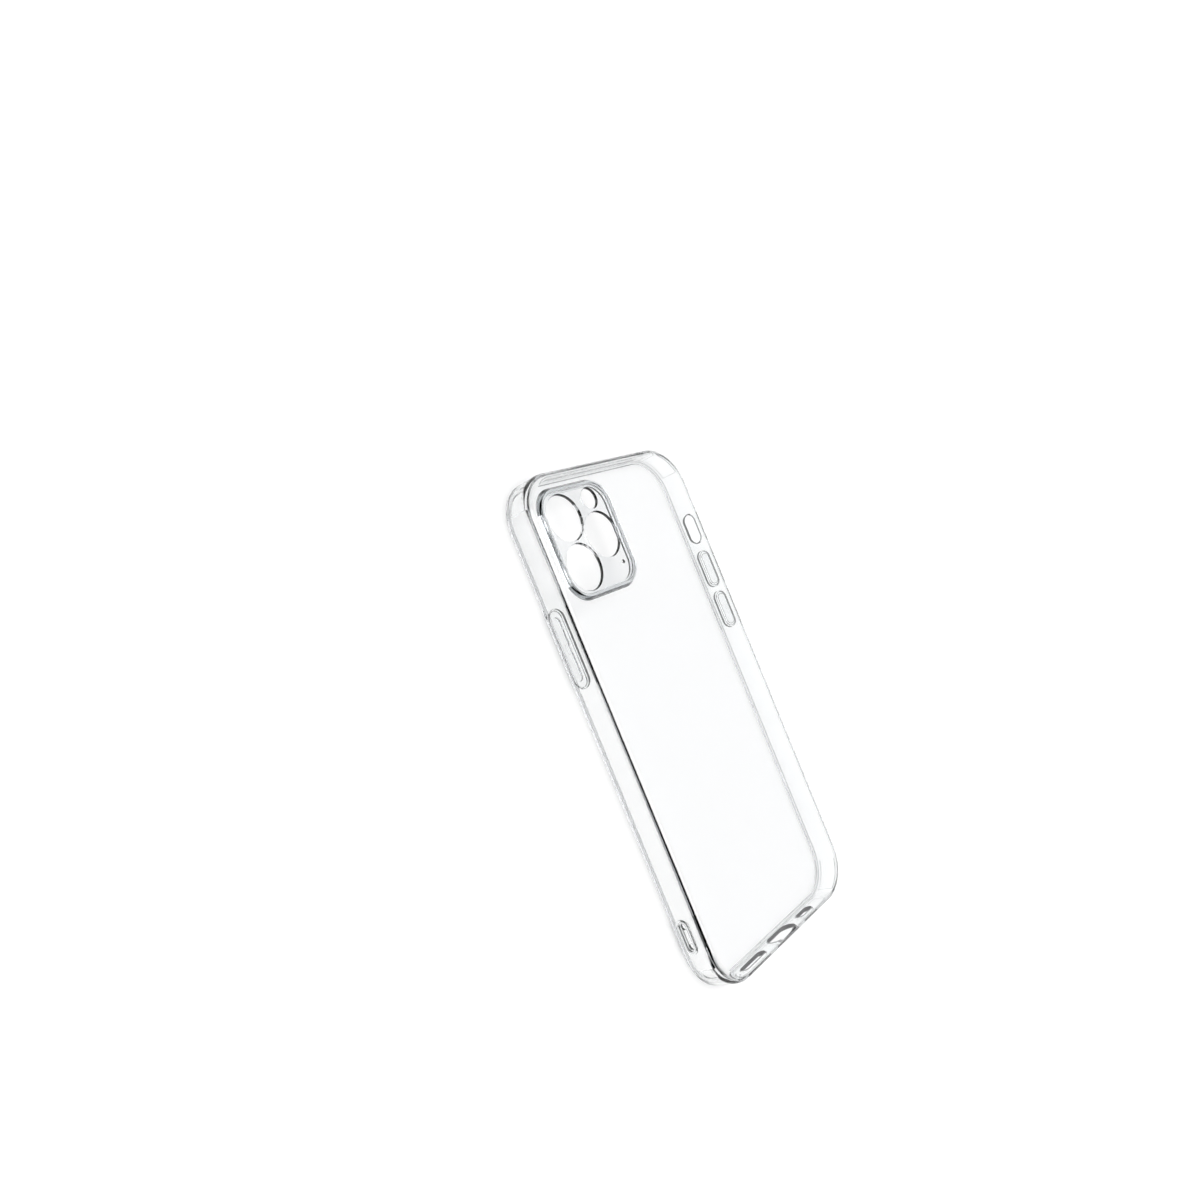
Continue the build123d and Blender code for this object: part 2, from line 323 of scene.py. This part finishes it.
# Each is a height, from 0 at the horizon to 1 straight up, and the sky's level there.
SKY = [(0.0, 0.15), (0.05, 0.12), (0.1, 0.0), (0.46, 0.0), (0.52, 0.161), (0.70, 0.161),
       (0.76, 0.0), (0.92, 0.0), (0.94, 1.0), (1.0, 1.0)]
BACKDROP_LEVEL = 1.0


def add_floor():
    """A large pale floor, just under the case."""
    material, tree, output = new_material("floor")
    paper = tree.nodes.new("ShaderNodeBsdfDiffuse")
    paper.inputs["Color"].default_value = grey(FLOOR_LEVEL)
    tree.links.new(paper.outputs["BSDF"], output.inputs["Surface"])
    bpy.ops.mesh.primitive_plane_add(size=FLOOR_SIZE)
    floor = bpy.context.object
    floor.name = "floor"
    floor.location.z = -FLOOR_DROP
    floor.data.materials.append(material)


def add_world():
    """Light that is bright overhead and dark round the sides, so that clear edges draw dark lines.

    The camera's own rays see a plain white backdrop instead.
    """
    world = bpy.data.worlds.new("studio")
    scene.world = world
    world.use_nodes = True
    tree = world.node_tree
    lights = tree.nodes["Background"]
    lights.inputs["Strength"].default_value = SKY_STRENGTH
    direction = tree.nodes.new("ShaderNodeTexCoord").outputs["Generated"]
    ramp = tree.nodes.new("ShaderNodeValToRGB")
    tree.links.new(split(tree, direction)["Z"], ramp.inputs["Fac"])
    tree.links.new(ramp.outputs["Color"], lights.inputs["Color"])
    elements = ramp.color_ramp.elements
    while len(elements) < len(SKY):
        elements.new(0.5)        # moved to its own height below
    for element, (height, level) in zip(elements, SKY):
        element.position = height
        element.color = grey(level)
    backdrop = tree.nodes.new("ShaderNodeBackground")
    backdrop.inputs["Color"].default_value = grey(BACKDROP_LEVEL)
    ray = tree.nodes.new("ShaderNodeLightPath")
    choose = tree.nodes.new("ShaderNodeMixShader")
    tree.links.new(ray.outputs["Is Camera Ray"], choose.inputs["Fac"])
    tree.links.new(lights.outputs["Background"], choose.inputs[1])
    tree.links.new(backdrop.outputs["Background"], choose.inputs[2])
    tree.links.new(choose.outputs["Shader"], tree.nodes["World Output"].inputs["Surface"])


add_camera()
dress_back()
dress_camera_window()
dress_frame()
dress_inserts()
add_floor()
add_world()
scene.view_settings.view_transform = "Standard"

Goal
All of the lines above need to be given again exactly.

Response
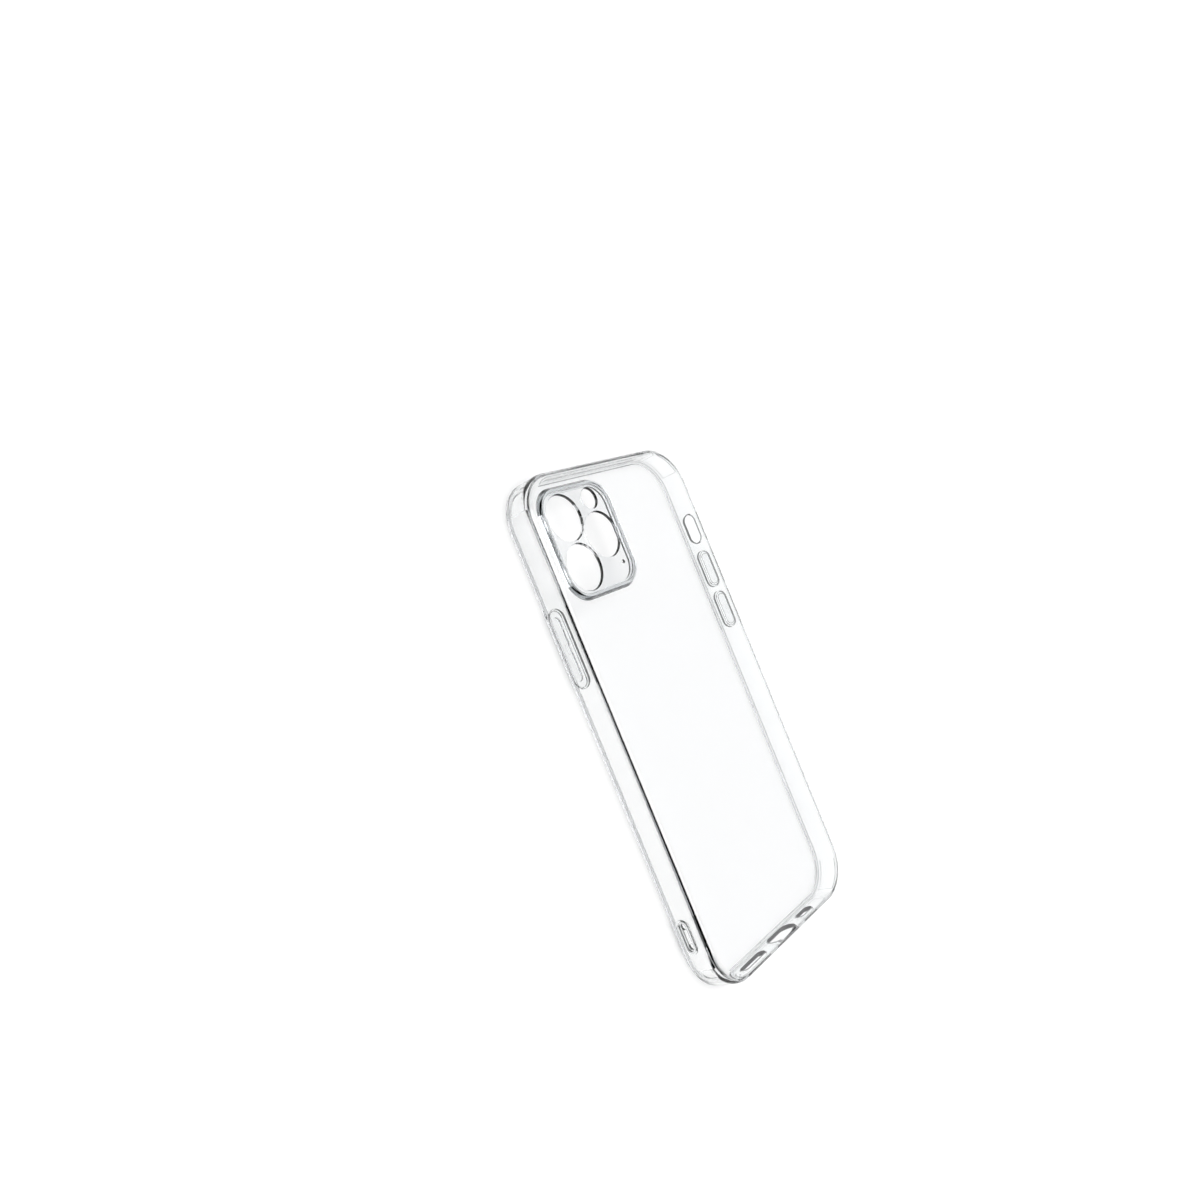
Continue the build123d and Blender code for this object: part 2, from line 323 of scene.py. This part finishes it.
# Each is a height, from 0 at the horizon to 1 straight up, and the sky's level there.
SKY = [(0.0, 0.15), (0.05, 0.12), (0.1, 0.0), (0.46, 0.0), (0.52, 0.161), (0.70, 0.161),
       (0.76, 0.0), (0.92, 0.0), (0.94, 1.0), (1.0, 1.0)]
BACKDROP_LEVEL = 1.0


def add_floor():
    """A large pale floor, just under the case."""
    material, tree, output = new_material("floor")
    paper = tree.nodes.new("ShaderNodeBsdfDiffuse")
    paper.inputs["Color"].default_value = grey(FLOOR_LEVEL)
    tree.links.new(paper.outputs["BSDF"], output.inputs["Surface"])
    bpy.ops.mesh.primitive_plane_add(size=FLOOR_SIZE)
    floor = bpy.context.object
    floor.name = "floor"
    floor.location.z = -FLOOR_DROP
    floor.data.materials.append(material)


def add_world():
    """Light that is bright overhead and dark round the sides, so that clear edges draw dark lines.

    The camera's own rays see a plain white backdrop instead.
    """
    world = bpy.data.worlds.new("studio")
    scene.world = world
    world.use_nodes = True
    tree = world.node_tree
    lights = tree.nodes["Background"]
    lights.inputs["Strength"].default_value = SKY_STRENGTH
    direction = tree.nodes.new("ShaderNodeTexCoord").outputs["Generated"]
    ramp = tree.nodes.new("ShaderNodeValToRGB")
    tree.links.new(split(tree, direction)["Z"], ramp.inputs["Fac"])
    tree.links.new(ramp.outputs["Color"], lights.inputs["Color"])
    elements = ramp.color_ramp.elements
    while len(elements) < len(SKY):
        elements.new(0.5)        # moved to its own height below
    for element, (height, level) in zip(elements, SKY):
        element.position = height
        element.color = grey(level)
    backdrop = tree.nodes.new("ShaderNodeBackground")
    backdrop.inputs["Color"].default_value = grey(BACKDROP_LEVEL)
    ray = tree.nodes.new("ShaderNodeLightPath")
    choose = tree.nodes.new("ShaderNodeMixShader")
    tree.links.new(ray.outputs["Is Camera Ray"], choose.inputs["Fac"])
    tree.links.new(lights.outputs["Background"], choose.inputs[1])
    tree.links.new(backdrop.outputs["Background"], choose.inputs[2])
    tree.links.new(choose.outputs["Shader"], tree.nodes["World Output"].inputs["Surface"])


add_camera()
dress_back()
dress_camera_window()
dress_frame()
dress_inserts()
add_floor()
add_world()
scene.view_settings.view_transform = "Standard"